10.2In case of claims due to defects of the delivered products, the limitation period shall be 1 year from delivery of the products.
10.3The claims for reduction and the exercise of a right of withdrawal shall be excluded insofar as the claim for subsequent performance is time-barred.
11Compliance with legal requirements
11.1The contractual partner is responsible for compliance with the applicable statutory and official regulations (in particular on transport, storage, use and handling of the goods). The customer must inform himself about applicable registration, information and notification obligations and ensure compliance with the obligations in particular during transport, storage, use and handling of the goods.
12.1The parties are obligated to observe the statutory provisions on data protection, in particular the EU General Data Protection Regulation ("GDPR") in the execution of the contract and to impose compliance with these provisions on their employees.
12.2The parties shall process the personal data received (names and contact details of the respective contact persons) exclusively for the purpose of fulfilling the contract and shall protect them by means of security measures (Art. 32 DSGVO) adapted to the current state of the art.

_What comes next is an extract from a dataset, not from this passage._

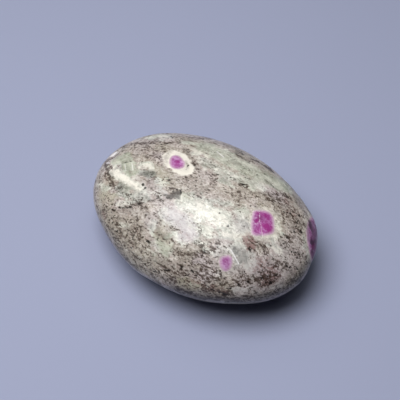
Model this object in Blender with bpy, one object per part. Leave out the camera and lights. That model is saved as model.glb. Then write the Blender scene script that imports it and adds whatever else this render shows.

The parties are obliged to delete the personal data as soon as their processing is no longer necessary. Any statutory retention obligations remain unaffected by this.
13Place of performance, place of jurisdiction, other agreements
13.1The law of the Federal Republic of Germany shall apply exclusively, to the exclusion of its private international law, insofar as it refers to the validity of another legal system.
13.2The place of performance shall be Arnstadt. In the event of any disputes arising from the contractual relationship, if the Customer is a merchant, a legal entity under public law or a special fund under public law, the action shall be brought before the court having jurisdiction for the registered office of PMM-Oil GmbH. PMM-Oil GmbH is also entitled to take legal action at the headquarters of the customer.